FIFA Bans Tactical Team Talks During Goalkeeper Injury Breaks

 

Football’s governing body has moved to close one of the sport’s most quietly exploited loopholes, announcing that players at the 2026 FIFA World Cup will no longer be permitted to leave the field of play to receive coaching instructions while a goalkeeper is receiving treatment for an injury.

The directive, communicated by FIFA’s chief of referees Pierluigi Collina ahead of the tournament, targets what has increasingly been described as the “goalkeeper tactical timeout,” a practice where teams exploit injury stoppages to regroup tactically, disrupt an opponent’s rhythm, or receive fresh instructions from the technical bench.

“The goalkeeper has the right to be injured, but the players do not have the right to leave the field of play to have a sort of timeout with their respective coaches,” Collina said in a public statement issued ahead of the tournament.

Under the new enforcement approach, referees will actively prevent players from drifting toward their respective technical areas whenever a goalkeeper is down receiving medical attention.
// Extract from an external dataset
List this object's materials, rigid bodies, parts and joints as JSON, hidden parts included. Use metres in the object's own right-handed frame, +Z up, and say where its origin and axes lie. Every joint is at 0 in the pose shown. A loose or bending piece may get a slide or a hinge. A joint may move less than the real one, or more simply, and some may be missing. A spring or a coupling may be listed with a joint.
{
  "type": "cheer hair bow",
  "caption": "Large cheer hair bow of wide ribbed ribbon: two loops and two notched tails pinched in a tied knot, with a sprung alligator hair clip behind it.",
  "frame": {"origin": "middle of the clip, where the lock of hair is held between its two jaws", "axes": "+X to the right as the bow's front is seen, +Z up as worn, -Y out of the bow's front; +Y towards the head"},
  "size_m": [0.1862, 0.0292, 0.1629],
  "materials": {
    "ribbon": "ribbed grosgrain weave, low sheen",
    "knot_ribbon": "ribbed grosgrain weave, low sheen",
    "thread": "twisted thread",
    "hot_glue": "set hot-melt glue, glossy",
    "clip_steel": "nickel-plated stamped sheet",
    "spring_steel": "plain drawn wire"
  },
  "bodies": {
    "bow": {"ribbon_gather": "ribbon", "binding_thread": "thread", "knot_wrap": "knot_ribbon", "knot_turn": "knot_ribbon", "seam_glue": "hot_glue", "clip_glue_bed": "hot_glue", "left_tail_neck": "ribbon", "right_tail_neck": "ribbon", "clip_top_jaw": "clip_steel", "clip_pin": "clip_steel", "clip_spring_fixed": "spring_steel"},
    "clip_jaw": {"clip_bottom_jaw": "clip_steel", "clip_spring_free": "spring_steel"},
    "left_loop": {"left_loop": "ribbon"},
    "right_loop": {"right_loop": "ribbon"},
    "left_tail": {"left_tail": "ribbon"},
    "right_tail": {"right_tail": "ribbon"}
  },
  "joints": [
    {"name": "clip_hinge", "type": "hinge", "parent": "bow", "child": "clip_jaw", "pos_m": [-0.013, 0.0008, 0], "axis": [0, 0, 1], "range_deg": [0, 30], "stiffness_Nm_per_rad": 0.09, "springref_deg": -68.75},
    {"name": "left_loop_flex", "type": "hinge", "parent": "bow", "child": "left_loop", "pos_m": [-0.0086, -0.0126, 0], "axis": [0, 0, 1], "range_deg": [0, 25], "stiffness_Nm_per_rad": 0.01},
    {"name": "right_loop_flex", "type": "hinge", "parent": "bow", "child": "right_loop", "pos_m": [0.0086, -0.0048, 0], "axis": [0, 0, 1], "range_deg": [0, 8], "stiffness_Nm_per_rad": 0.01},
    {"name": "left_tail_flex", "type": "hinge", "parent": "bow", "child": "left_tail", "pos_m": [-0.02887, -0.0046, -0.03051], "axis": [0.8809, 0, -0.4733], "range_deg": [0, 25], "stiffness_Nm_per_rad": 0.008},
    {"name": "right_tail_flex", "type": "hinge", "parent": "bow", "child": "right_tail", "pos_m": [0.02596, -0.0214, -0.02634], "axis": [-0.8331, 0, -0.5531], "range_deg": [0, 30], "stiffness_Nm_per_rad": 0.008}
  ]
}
Coaches from all 48 participating nations were formally briefed at a FIFA workshop, with Collina confirming that officials would take a proactive stance.

“We told them that referees will be proactive. They will not allow the two teams to go to the benches when a goalkeeper is lying on the ground injured,” he stated.
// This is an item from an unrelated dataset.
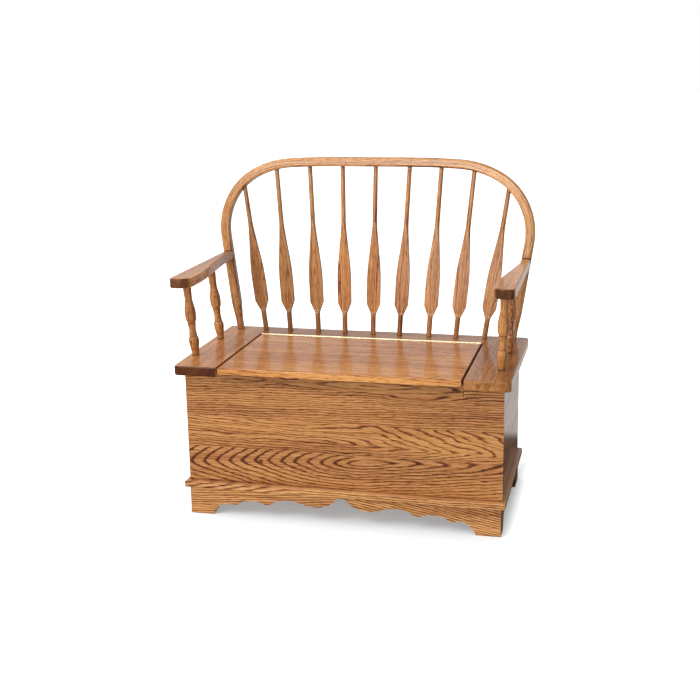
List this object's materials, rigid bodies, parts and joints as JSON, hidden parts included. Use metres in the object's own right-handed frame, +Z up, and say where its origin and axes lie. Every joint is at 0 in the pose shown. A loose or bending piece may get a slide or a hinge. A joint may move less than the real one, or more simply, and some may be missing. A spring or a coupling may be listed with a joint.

The move comes against a backdrop of growing frustration within the game. In November 2025, Leeds United manager Daniel Farke publicly accused Paris Saint-Germain goalkeeper Gianluigi Donnarumma of manufacturing an injury stoppage to help disrupt his side’s momentum, a claim that reignited a broader debate about the integrity of injury breaks at elite level.
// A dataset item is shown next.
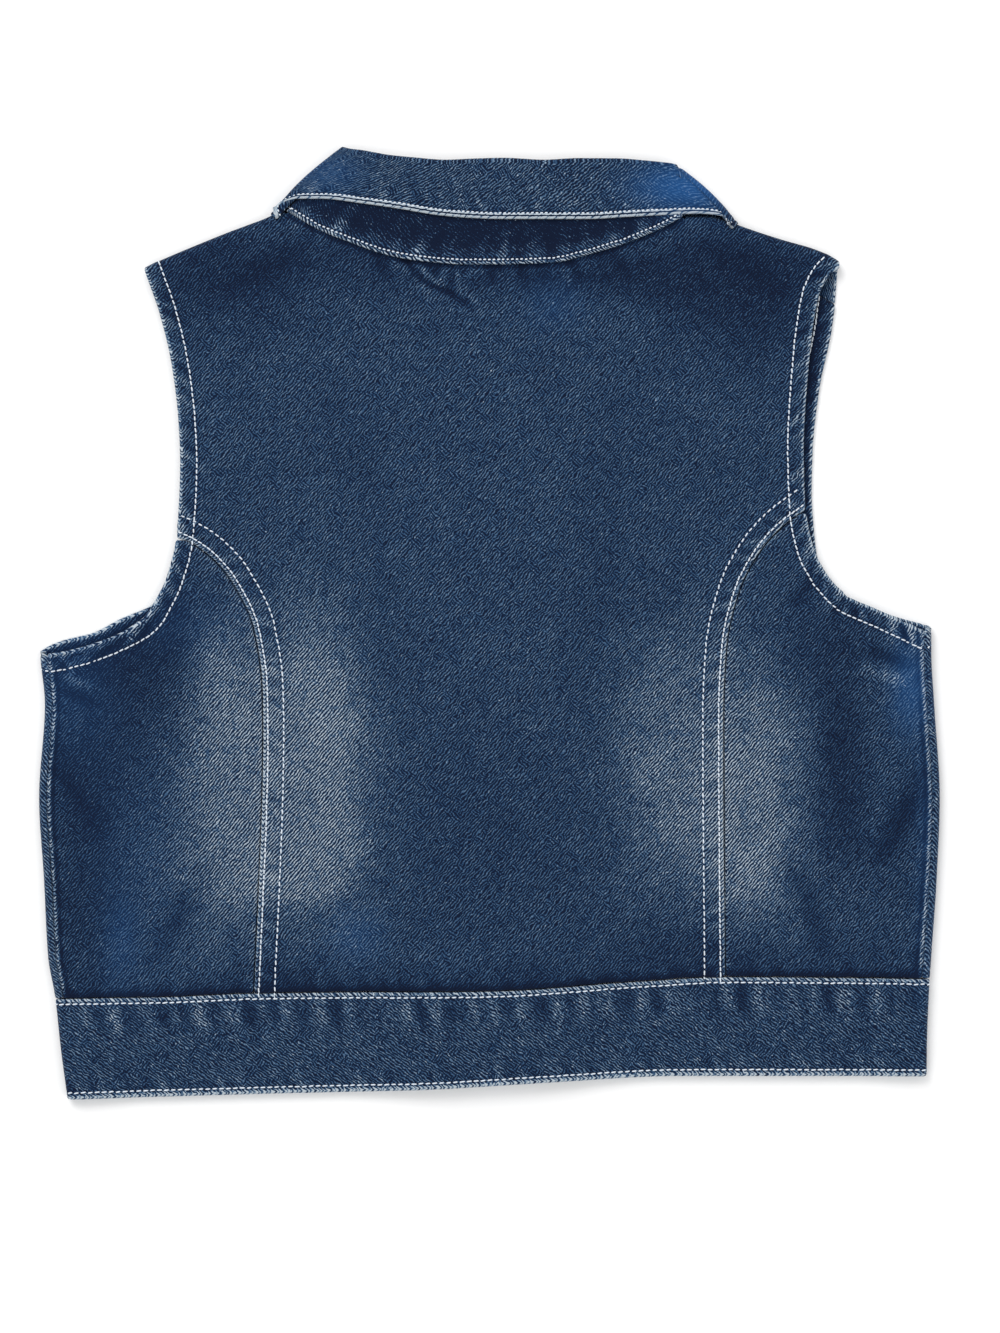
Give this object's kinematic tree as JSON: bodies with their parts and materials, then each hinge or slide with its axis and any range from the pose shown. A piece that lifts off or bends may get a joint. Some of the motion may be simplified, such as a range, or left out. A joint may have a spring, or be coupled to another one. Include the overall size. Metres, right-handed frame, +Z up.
{
  "type": "denim vest",
  "caption": "Cropped sleeveless denim vest laid flat with its back up: folded collar, curved back seams, hemmed armholes and a buttoned front beneath.",
  "frame": {"origin": "middle of the side the vest rests on, at the surface it lies on", "axes": "+Y from the hem to the collar, +X to the wearer's right, +Z up out of the back, away from the surface"},
  "size_m": [0.4044, 0.427, 0.0085],
  "materials": {
    "denim_body": "washed mid-blue denim twill",
    "denim_waistband": "washed mid-blue denim twill, cut across the grain",
    "denim_collar": "washed mid-blue denim twill, cut across the grain",
    "button_metal": "plain dull metal"
  },
  "bodies": {
    "root": {"back_centre": "denim_body", "back_side_left": "denim_body", "back_side_right": "denim_body", "front_left": "denim_body", "front_right": "denim_body", "waistband": "denim_waistband", "collar": "denim_collar", "button_1": "button_metal", "button_2": "button_metal", "button_3": "button_metal", "button_4": "button_metal", "button_5": "button_metal"}
  },
  "joints": []
}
Collina himself acknowledged how visually absurd the situation had become. “It is quite weird that there really is only the referee, the physio and the goalkeeper on the field of play. All the other players leave the pitch, and it is not good,” he said.

Despite the firmness of the language, the rule carries notable limits. Players who drift toward technical areas will not automatically face disciplinary action, leaving referees to manage the situation through instruction and positioning rather than bookings. Critics may argue this dilutes its deterrent effect, particularly in tense knockout rounds.

The measure also sits alongside a separate concession. Matches at the expanded 48-team tournament will feature three-minute hydration breaks in each half, giving coaches structured windows to address their players. Whether that provision effectively neutralises the intended impact of the goalkeeper injury restriction remains an open question that only competitive match conditions can answer.

In a parallel development, the International Football Association Board has approved an amendment to the Video Assistant Referee protocol, permitting video reviews of certain attacking fouls committed before the ball is played into the penalty area. The change adds another layer of officiating complexity to a tournament already navigating significant rule adjustments.

The 2026 FIFA World Cup, jointly hosted by the United States, Canada, and Mexico, will be the first to feature 48 nations, making consistent officiating standards across what could be up to 104 matches a considerable logistical and regulatory undertaking.